TASK DIRECTIONS: Write out exactly the lines between the line containing "Continue the three.js" and the line containing "max(0, first[1]):max(0, last[1])]", including both of those lines, and nothing more.

ENTRIES SUPPLIED:
· · · · ·

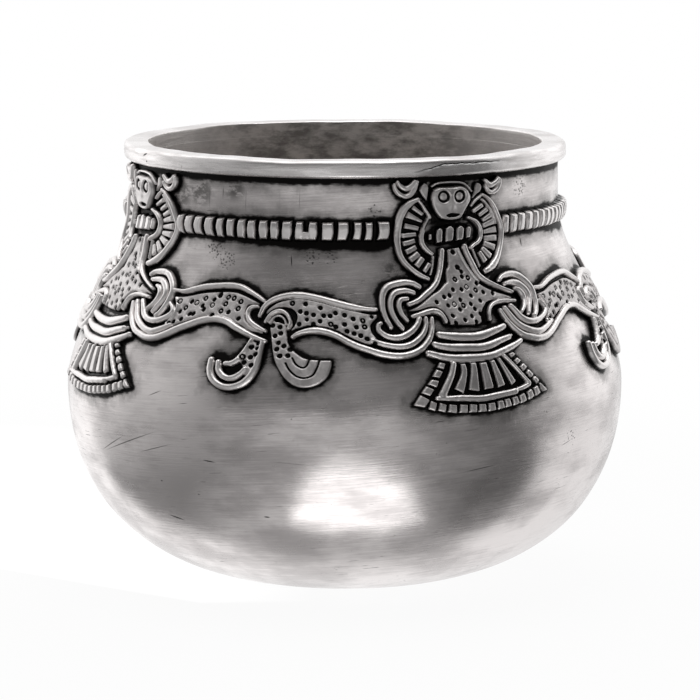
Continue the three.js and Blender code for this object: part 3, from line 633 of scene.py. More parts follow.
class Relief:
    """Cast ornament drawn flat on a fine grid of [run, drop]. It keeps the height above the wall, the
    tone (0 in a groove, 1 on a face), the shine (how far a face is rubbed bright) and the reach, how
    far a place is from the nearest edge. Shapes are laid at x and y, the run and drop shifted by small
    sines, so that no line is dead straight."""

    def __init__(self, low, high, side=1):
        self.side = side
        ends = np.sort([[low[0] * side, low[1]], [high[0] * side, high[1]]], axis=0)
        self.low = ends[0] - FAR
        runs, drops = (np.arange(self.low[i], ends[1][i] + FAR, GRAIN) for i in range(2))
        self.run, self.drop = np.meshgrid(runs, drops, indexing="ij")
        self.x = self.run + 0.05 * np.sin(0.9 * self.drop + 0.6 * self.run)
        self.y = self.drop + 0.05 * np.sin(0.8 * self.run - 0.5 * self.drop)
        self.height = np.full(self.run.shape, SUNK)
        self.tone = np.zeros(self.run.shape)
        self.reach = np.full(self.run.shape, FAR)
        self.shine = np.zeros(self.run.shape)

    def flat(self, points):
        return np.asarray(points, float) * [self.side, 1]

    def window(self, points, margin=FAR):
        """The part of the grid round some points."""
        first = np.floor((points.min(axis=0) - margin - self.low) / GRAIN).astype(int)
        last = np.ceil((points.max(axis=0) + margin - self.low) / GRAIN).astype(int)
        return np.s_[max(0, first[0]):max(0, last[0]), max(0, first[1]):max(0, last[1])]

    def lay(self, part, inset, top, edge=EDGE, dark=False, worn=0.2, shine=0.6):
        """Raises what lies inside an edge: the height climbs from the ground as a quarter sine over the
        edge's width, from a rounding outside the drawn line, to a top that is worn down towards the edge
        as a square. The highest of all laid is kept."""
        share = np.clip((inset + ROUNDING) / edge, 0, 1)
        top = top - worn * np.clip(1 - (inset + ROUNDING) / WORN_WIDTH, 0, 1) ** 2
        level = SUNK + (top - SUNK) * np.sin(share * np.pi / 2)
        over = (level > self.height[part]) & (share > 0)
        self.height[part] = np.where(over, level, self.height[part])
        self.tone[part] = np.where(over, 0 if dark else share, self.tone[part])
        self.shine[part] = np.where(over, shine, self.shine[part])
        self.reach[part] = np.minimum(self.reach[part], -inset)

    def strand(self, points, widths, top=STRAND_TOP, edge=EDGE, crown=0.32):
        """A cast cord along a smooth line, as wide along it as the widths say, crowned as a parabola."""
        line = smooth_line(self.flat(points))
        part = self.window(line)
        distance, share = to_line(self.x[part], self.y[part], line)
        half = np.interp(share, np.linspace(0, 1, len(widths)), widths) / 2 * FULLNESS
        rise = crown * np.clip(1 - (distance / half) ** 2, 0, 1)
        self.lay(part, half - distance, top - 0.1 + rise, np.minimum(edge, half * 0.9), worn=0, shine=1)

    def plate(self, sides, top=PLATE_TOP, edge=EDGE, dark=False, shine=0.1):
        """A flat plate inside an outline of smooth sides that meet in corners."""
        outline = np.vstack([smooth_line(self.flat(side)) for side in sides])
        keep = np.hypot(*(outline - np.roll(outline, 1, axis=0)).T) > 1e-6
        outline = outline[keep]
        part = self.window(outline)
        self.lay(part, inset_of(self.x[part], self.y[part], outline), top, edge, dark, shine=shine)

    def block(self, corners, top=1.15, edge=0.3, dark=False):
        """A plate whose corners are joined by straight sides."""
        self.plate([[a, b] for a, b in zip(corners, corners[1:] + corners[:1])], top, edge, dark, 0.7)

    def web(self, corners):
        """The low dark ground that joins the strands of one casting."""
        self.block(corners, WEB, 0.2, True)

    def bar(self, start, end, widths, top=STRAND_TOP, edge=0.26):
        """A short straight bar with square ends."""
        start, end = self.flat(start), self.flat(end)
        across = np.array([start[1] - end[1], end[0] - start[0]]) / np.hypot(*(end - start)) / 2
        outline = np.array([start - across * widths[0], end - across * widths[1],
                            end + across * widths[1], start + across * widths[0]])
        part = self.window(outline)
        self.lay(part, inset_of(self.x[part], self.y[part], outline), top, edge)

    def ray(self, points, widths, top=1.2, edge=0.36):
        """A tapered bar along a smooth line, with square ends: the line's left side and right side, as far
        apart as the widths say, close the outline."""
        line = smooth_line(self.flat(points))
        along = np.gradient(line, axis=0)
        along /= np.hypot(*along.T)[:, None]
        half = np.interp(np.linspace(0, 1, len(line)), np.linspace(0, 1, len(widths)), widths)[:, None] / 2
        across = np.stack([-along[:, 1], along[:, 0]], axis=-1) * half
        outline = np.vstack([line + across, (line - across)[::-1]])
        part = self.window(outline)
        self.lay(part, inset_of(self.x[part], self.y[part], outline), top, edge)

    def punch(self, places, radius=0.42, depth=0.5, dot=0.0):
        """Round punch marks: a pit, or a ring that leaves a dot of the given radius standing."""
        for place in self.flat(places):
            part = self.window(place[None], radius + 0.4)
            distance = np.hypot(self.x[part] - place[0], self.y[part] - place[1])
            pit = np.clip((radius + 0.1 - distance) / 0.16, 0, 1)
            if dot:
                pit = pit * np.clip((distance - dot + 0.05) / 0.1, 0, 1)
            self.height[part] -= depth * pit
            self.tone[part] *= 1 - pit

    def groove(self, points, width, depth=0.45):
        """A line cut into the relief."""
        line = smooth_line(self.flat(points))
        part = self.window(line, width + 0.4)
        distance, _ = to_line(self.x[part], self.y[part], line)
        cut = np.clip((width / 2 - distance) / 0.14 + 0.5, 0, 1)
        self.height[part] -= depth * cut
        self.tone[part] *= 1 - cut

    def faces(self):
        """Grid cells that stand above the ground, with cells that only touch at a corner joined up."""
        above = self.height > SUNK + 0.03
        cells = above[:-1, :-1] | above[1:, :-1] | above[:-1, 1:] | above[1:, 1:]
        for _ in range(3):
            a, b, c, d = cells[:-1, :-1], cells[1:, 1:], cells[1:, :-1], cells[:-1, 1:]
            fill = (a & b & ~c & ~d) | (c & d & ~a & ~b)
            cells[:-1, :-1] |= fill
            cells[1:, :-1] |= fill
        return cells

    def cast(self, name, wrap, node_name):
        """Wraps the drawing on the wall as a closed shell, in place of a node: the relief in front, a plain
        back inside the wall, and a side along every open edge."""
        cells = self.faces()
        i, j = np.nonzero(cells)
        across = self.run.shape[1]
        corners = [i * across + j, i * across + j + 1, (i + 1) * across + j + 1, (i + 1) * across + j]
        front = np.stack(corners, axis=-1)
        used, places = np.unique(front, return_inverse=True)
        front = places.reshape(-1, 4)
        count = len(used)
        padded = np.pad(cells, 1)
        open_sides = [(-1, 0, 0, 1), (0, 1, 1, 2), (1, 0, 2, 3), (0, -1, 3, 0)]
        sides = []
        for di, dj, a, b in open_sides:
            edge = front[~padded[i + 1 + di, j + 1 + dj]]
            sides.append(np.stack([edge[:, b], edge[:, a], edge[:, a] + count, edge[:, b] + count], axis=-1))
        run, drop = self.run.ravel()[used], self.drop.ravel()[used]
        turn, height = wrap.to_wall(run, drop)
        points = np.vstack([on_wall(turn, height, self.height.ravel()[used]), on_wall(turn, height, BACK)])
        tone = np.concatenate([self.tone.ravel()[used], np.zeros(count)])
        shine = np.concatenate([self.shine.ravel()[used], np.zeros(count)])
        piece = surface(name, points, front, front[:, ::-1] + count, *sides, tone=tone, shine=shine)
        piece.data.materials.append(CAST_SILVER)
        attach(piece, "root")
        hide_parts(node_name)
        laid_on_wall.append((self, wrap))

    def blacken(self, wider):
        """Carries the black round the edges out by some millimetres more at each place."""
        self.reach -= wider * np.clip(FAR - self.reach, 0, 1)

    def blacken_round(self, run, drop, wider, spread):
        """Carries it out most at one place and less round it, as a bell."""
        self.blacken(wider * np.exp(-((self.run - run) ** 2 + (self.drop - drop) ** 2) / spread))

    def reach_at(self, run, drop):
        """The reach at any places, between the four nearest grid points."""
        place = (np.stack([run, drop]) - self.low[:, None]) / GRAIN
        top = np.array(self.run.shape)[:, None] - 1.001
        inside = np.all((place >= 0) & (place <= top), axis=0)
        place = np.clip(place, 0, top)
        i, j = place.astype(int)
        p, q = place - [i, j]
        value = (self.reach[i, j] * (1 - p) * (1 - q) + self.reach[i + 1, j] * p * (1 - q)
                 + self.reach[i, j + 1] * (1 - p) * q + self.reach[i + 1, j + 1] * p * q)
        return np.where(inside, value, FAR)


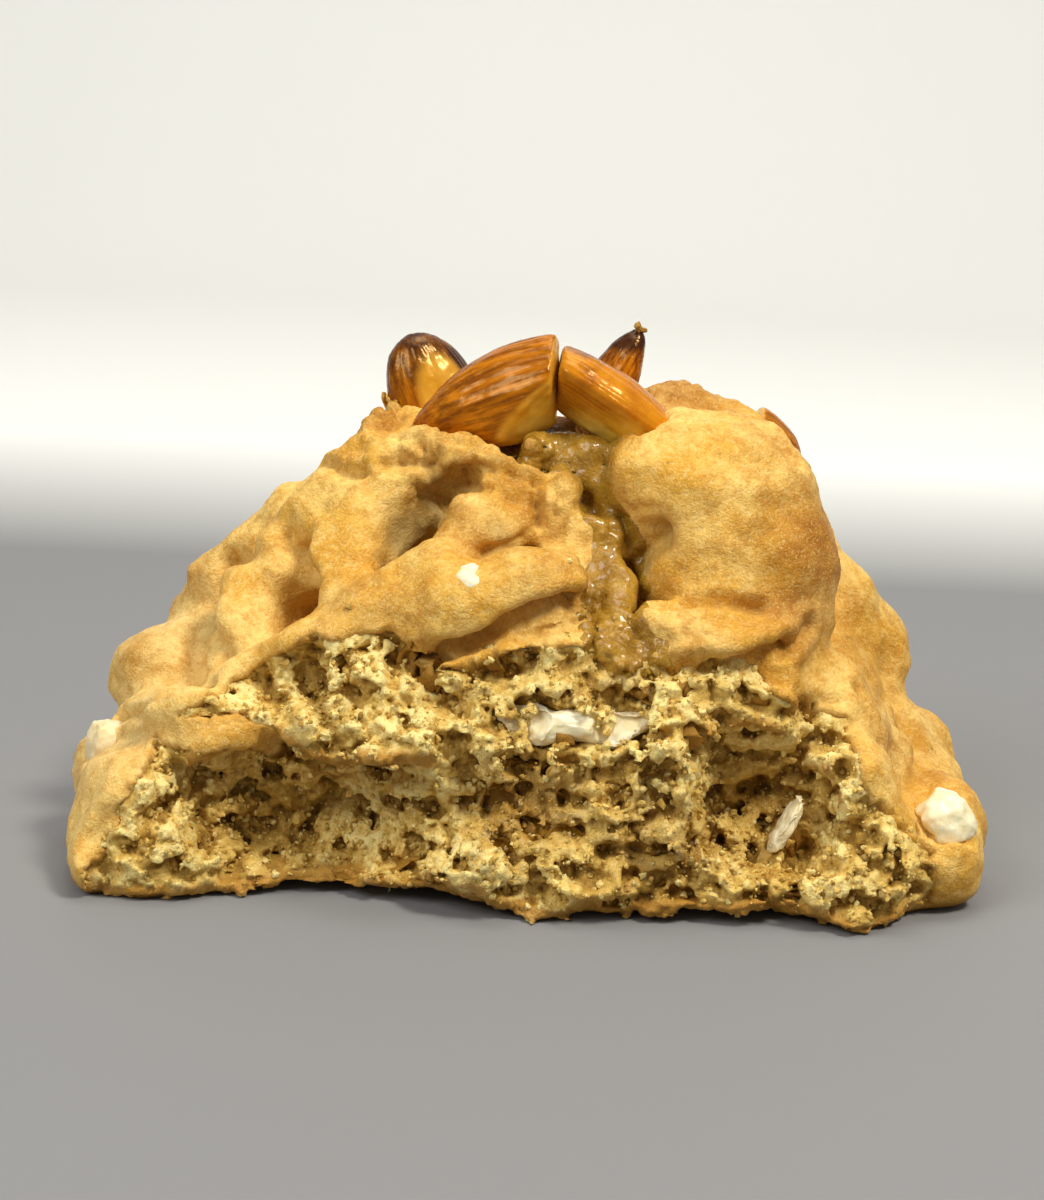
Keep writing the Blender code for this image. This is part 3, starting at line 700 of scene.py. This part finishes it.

· · · · ·

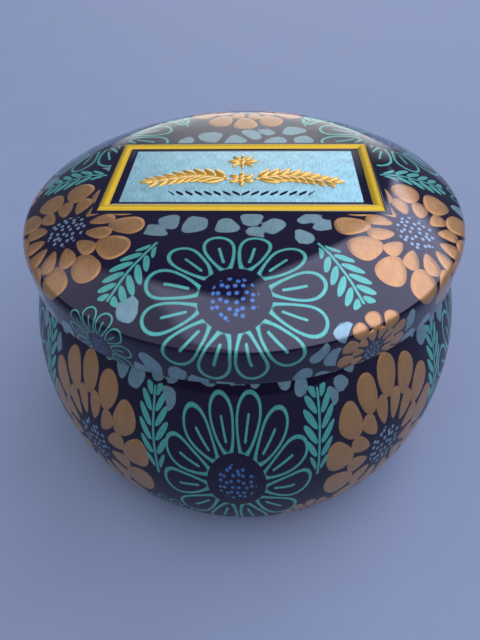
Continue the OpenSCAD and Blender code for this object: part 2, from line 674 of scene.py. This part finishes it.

· · · · ·

ANSWER TO THIS PROBLEM:
Continue the three.js and Blender code for this object: part 3, from line 633 of scene.py. More parts follow.
class Relief:
    """Cast ornament drawn flat on a fine grid of [run, drop]. It keeps the height above the wall, the
    tone (0 in a groove, 1 on a face), the shine (how far a face is rubbed bright) and the reach, how
    far a place is from the nearest edge. Shapes are laid at x and y, the run and drop shifted by small
    sines, so that no line is dead straight."""

    def __init__(self, low, high, side=1):
        self.side = side
        ends = np.sort([[low[0] * side, low[1]], [high[0] * side, high[1]]], axis=0)
        self.low = ends[0] - FAR
        runs, drops = (np.arange(self.low[i], ends[1][i] + FAR, GRAIN) for i in range(2))
        self.run, self.drop = np.meshgrid(runs, drops, indexing="ij")
        self.x = self.run + 0.05 * np.sin(0.9 * self.drop + 0.6 * self.run)
        self.y = self.drop + 0.05 * np.sin(0.8 * self.run - 0.5 * self.drop)
        self.height = np.full(self.run.shape, SUNK)
        self.tone = np.zeros(self.run.shape)
        self.reach = np.full(self.run.shape, FAR)
        self.shine = np.zeros(self.run.shape)

    def flat(self, points):
        return np.asarray(points, float) * [self.side, 1]

    def window(self, points, margin=FAR):
        """The part of the grid round some points."""
        first = np.floor((points.min(axis=0) - margin - self.low) / GRAIN).astype(int)
        last = np.ceil((points.max(axis=0) + margin - self.low) / GRAIN).astype(int)
        return np.s_[max(0, first[0]):max(0, last[0]), max(0, first[1]):max(0, last[1])]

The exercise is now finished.